Monday, 10 February 2025

Wax Portraits by Isaac Gosset Missing from Chevening House.

 

A work in progress!

The Nine Missing Wax Portraits by Isaac Gosset (1713 - 99).

C. 1745.

Disappeared!

formerly at Chevening House, Kent.

For 250 years, the house was the principal seat of the earls Stanhope, a cadet (and ultimately the final) branch of the earls of Chesterfield, from 1717 to 1967.

Perhaps originally from Mellerstain.



I was recently contacted by the Curator at Chevening House, in Kent who had been alerted to my ancient post on the Wax Portraits by Isaac Gosset which were previously at Chevening and as far as we know were last seen at the 1985 Exhibition - The Quiet Conquest - Huguenots, 1685 to 1985, at the Museum of London.

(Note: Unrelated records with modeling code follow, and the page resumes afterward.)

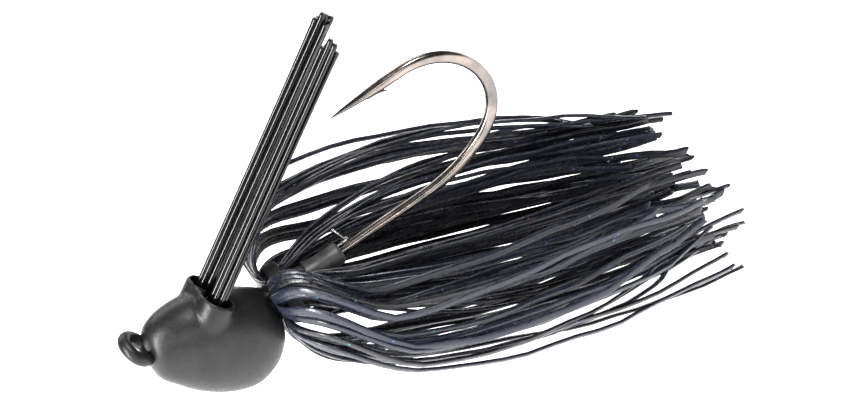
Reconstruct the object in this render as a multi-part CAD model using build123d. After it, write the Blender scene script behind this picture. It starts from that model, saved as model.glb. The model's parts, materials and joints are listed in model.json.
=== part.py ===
from build123d import *
import math
import os

# Bass jig: a moulded head on a bent-eye hook, with a twin fibre weed guard, a trailer keeper and a
# folded silicone skirt.  Millimetres.  +X runs from nose to tail along the hook's shank, +Z runs
# towards the hook's point, and the origin is the centre of the line eye.

# ---- driving dimensions ----
SHANK_Z = -5.7            # height of the hook's shank below the line eye
WIRE_R = 0.7              # hook wire
EYE_RING_R = 1.9          # centre line of the eye's ring
EYE_WIRE_R = 0.8          # ring wire with its coat
EYE_BORE_R = 1.2          # clear hole for the line
EYE_LEG_ANGLE = 60.0      # leg's rise from the shank
EYE_TWIST = -14.0         # the ring is turned this much about its leg
EYE_BEND_R = 2.4

BEND_START_X = 40.9       # end of the straight shank
BEND_ARCS = ((19.2, 30.0), (8.0, 60.0), (9.0, 90.0))   # radius and turn, shank to point side
POINT_LENGTH = 7.0
POINT_STRAIGHT = 3.4      # round wire between the bend and the ground point
POINT_TIP_R = 0.06
BARB_LIFT = 0.6
BARB_LENGTH = 2.1
BARB_WIDTH = 0.5
BARB_SINK = 0.35          # depth of its root in the point
BARB_HEEL = 0.25

# Head stations from nose to neck: x, height of centre, half width, half height.
HEAD_STATIONS = (
    (0.4, -4.1, 1.2, 1.3),
    (1.6, -3.4, 2.8, 3.9),
    (4.6, -4.7, 4.3, 6.6),
    (8.2, -6.0, 5.2, 8.0),
    (12.0, -6.9, 5.0, 7.9),
    (14.4, -7.2, 4.4, 6.0),
    (16.7, -6.9, 3.2, 3.9),
)
NECK_R = 1.9
NECK_START_X = 15.5
NECK_END_X = 21.0

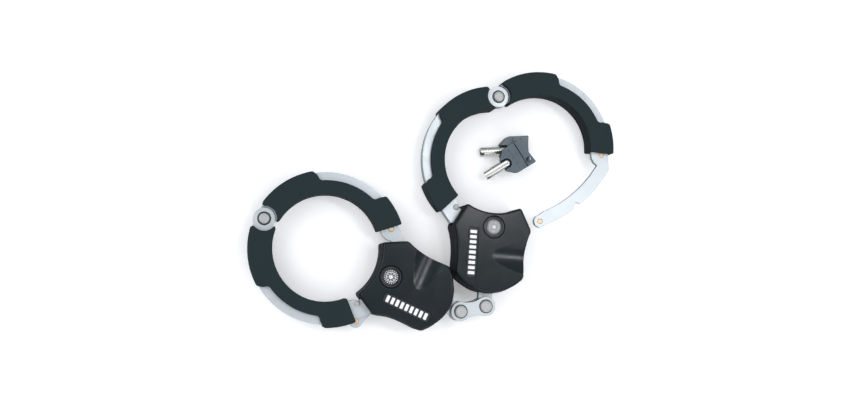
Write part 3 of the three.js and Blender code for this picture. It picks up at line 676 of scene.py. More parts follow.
def tailChannel():
    # the room that the tail sweeps through the lock and the fixed sleeve
    t = tailShape
    return prism("tailChannel", [
        *ringArc(t["channelIn"], t["channelFrom"], t["channelTo"], pivot),
        *ringArc(t["channelOut"], t["channelTo"], t["channelFrom"], pivot)],
        levels["tailLow"] - t["room"], levels["tailHigh"] + levels["tail"] + t["room"])


def makeFlushRivet(centre):
    low, high = levels["tailLow"], levels["tailHigh"] + levels["tail"]
    r = tailShape["rivet"]
    return smooth(turned("flushRivet", [
        (0, low + 0.05), (r - 0.5, low), (r - 0.15, low + 0.06), (r, low + 0.25), (r, high - 0.25),
        (r - 0.15, high - 0.06), (r - 0.5, high), (r - 0.9, high - 0.07), (0, high - 0.1)], 40, centre))


tailPlate = makeTailPlate()
swingPlate = hollowStrip("swingPlate", stripShape["swing"], 0.0, levels["plate"])
swingSleeve = smooth(makeSleeve("swingSleeve"))
print("stage: swinging arm drawn")


baseShape = {
    "foot": [(40.0, 18.0), (45.0, 13.0), (70.0, 12.4), (73.0, 15.0), (73.0, 19.6), (57.0, 21.6),
             (47.2, 24.8)],
    "rivet": (36.4, -26.4), "rivetRadius": 1.6, "rivetHead": 2.2, "boss": (66.0, -16.0), "bossRadius": 1.8,
    "play": 0.15, "bossPlay": 0.3}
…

The Catalogue for The Quiet Conquest pub 185 was prepared by Tessa Murdoch (available on Amazon etc).


see - https://bathartandarchitecture.blogspot.com/2016/06/group-of-wax-portrait-reliefs-of.html


The images I used in this post were very low resolution but by coincidence whilst trawling the very useful Paul Mellon Photographic Archive I came across some much better although not ideal images which I am posting here.

https://photoarchive.paul-mellon-centre.ac.uk/people/2471/isaac-gossett/objects


The search box on the Paul Mellon Photographic Archive website could do with a bit of tweaking but persistence should bring results.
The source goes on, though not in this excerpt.